COSMOLOGICAL CONSTRAINTS FROM GALAXY CLUSTERING AND THE MASS-TO-NUMBER RATIO OF GALAXY CLUSTERS

We place constraints on the average density (Omega(m)) and clustering amplitude (sigma(8)) of matter using a combination of two measurements from the Sloan Digital Sky Survey: the galaxy two-point correlation function, w(p)(r(p)), and the mass-to-galaxy-number ratio within galaxy clusters, M/N, analogous to cluster M/L ratios. Our w(p) (r(p)) measurements are obtained from DR7 while the sample of clusters is the maxBCG sample, with cluster masses derived from weak gravitational lensing.
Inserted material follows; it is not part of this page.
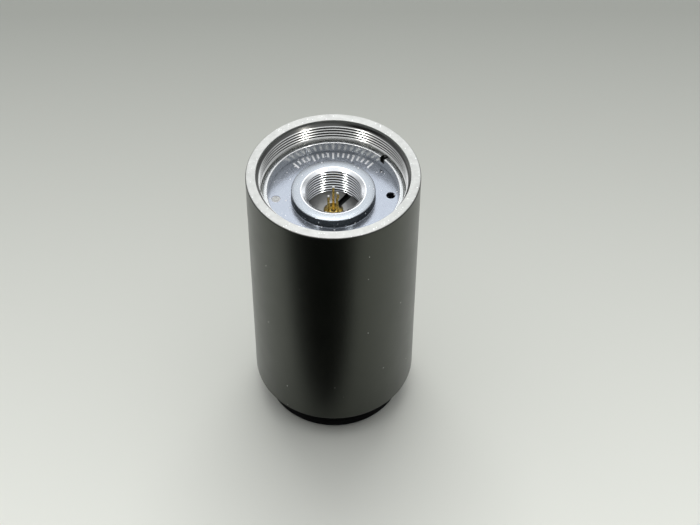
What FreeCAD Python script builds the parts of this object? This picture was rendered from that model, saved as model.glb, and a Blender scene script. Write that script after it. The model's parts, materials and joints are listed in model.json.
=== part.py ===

We construct nonlinear galaxy bias models using the Halo Occupation Distribution (HOD) to fit both w(p) (r(p)) and M/N for different cosmological parameters. HOD models that match the same two-point clustering predict different numbers of galaxies in massive halos when Omega(m) or sigma(8) is varied, thereby breaking the degeneracy between cosmology and bias. We demonstrate that this technique yields constraints that are consistent and competitive with current results from cluster abundance studies, without the use of abundance information. Using w(p) (r(p)) and M/N alone, we find Omega(0.5)(m) sigma(8) = 0.465 +/- 0.026, with individual constraints of Omega(m) = 0.29 +/- 0.03 and sigma(8) = 0.85 +/- 0.06. Combined with current cosmic microwave background data, these constraints are Omega(m) = 0.290 +/- 0.016 and sigma(8) = 0.826 +/- 0.020. All errors are 1 sigma. The systematic uncertainties that the M/N technique are most sensitive to are the amplitude of the bias function of dark matter halos and the possibility of redshift evolution between the SDSS Main sample and the maxBCG cluster sample. Our derived constraints are insensitive to the current level of uncertainties in the halo mass function and in the mass-richness relation of clusters and its scatter, making the M/N technique complementary to cluster abundances as a method for constraining cosmology with future galaxy surveys.